O poeta da Revolução de Abril

José Casanova (Membro da Comissão Política)
À passagem de mais um aniversário da data de nascimento de José Carlos Ary dos Santos, lembramos o Poeta da Revolução de Abril – assim gostava o Zé Carlos de ser reconhecido e como tal ficará justamente conhecido.

Nos seus poemas escritos nesse tempo luminoso, encontramos a história da Revolução:

Muitas vezes o temos dito e escrito – e muitas mais vezes o diremos e escreveremos: José Carlos Ary dos Santos é o exemplo do intelectual que tomou partido: que fez a sua clara e inequívoca opção política e de classe; que foi artífice exemplar da colocação da intervenção cultural ao serviço da luta revolucionária; que soube encontrar e ocupar o seu posto de militante do Partido da classe operária e de todos os trabalhadores; que integrou o grande colectivo partidário comunista, com a consciência do papel insubstituível do PCP na sociedade portuguesa; que aprendeu e ensinou que «o Partido que temos é melhor».
Na sua intensa e contínua intervenção militante, o Zé Carlos utilizou as poderosas armas de que dispunha: o seu talento notável, a sua imensa capacidade de – numa identificação profunda com os anseios e aspirações dos trabalhadores e do povo e com rara sensibilidade poética e política – dizer em cada momento, com coragem e rigor cirúrgico, as palavras necessárias.
Ele foi, entre muitos outros, um poeta da resistência, desde cedo dizendo «não!» ao fascismo opressor e repressivo e fazendo da liberdade e da democracia suas bandeiras de luta.
Por isso, no dia em que «Abril abriu/as portas da claridade/e a nossa gente invadiu/a sua própria cidade», ele sabia que aquele era o nosso dia – dia conquistado com muitas lutas, muitos esforços, muita entrega, muita abnegação, muita coragem.
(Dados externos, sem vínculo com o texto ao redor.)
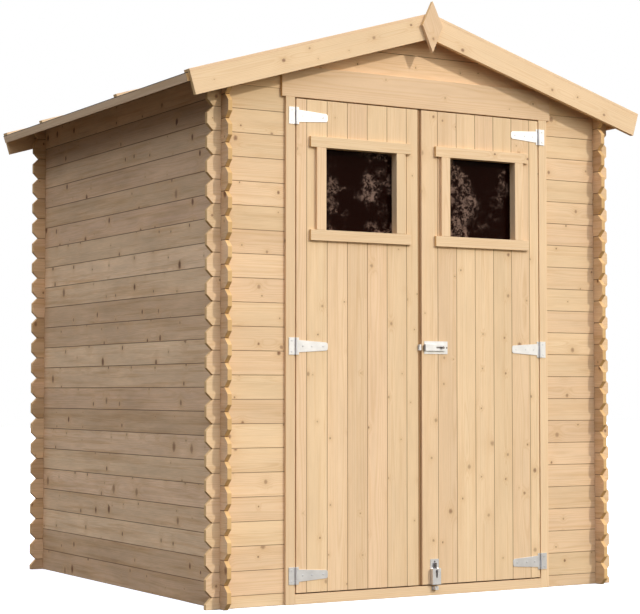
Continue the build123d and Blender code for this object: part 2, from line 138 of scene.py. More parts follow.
class ShedRoof(bpy.types.PropertyGroup):
    """The felt and the glass."""
    laps: bpy.props.IntProperty(
        name="Felt Strips", description="Strips of felt on each slope", default=3, min=1)
    lap_width: length_setting("Lap", "How far one strip of felt covers the next", 0.08, 0.0)
    lap_height: length_setting("Lap Height", "Thickness of one strip of felt", 0.0008, 0.0001)
    felt: colour_setting("Felt", "Colour of the mineral felt", (0.062, 0.059, 0.054))
    # The glass colour is near black: painted shade for the dark inside of the shed behind the glass
    glass: colour_setting("Glass", "Tint of the window glass", (0.0095, 0.0022, 0.0012))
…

Ele sabia desse dia que, «quem o fez era soldado/homem novo capitão/mas também tinha a seu lado/muitos homens na prisão/Esses que tinham lutado/a defender um irmão/esses que tinham passado/o horror da solidão/esses que tinham jurado/sobre uma côdea de pão/ver o homem libertado/do terror da opressão.»

Uma referência indelével

Ary integrou em pleno o grande movimento revolucionário de massas que na sequência do Dia da Liberdade, liquidou o regime fascista e iniciou a construção de uma democracia avançada, num processo revolucionário que em pouco mais de um ano mudou radicalmente o País e constituiu o momento maior e de maior modernidade da História de Portugal.
Nos seus poemas escritos nesse tempo luminoso, encontramos a história da Revolução: o dia a dia dos exaltantes avanços revolucionários; a certeira valorização do papel da classe operária, do seu Partido de vanguarda e da força organizada dos trabalhadores; a festa da luta e das conquistas através dela alcançadas; a denúncia da ofensiva contra-revolucionária levada a cabo pelas forças do passado e a resistência comunista a essa ofensiva; a sinalização amarga dos recuos e derrotas, logo iluminada pelo incentivo à luta e pela confiança na acção das massas trabalhadoras; as alegrias e as tristezas, a confiança e a certeza dos que transportam consigo as sementes do futuro porque nunca se cansam de lutar e, como ele, lutam toda a vida – e, por isso, são imprescindíveis.
O Zé Carlos é uma referência indelével para todos quantos o conheceram. Mas não só: também as jovens gerações – especialmente as jovens gerações de comunistas – ao tomarem contacto com o Poeta, ficam presos à força da sua poesia, à força arrebatadora da sua voz e à fraternidade que dela emana, à verticalidade da sua postura de militante comunista.
A sua participação na luta foi sempre sustentada naquela confiança feita da consciência das dificuldades e dos obstáculos com que todos os dias deparamos e, simultaneamente, com uma imensa confiança em que o Partido e a força organizada dos trabalhadores, superariam essas dificuldades e obstáculos em todas as circunstâncias: «Isto vai, meus amigos, isto vai» - confiava ele, incitando à luta, fazendo da poesia arma de intervenção política.
E a luta continua. Agora, enfrentando a política contra-revolucionária e anti-Abril que há 31 anos vem tentando fechar todas «as portas que Abril abriu» – e que, com o actual governo, em afrontoso desrespeito pela Constituição da República Portuguesa, atinge graus extremos de desprezo pelos direitos dos trabalhadores, pelas liberdades, direitos e garantias dos cidadãos, pela soberania e independência nacional. Uma política que a luta derrotará, impondo uma alternativa de esquerda que tenha em Abril a sua referência fundamental.
E os poemas do Zé Carlos, porque são poemas de sempre, participam na nossa luta de hoje, como o fizeram ontem, como o farão amanhã.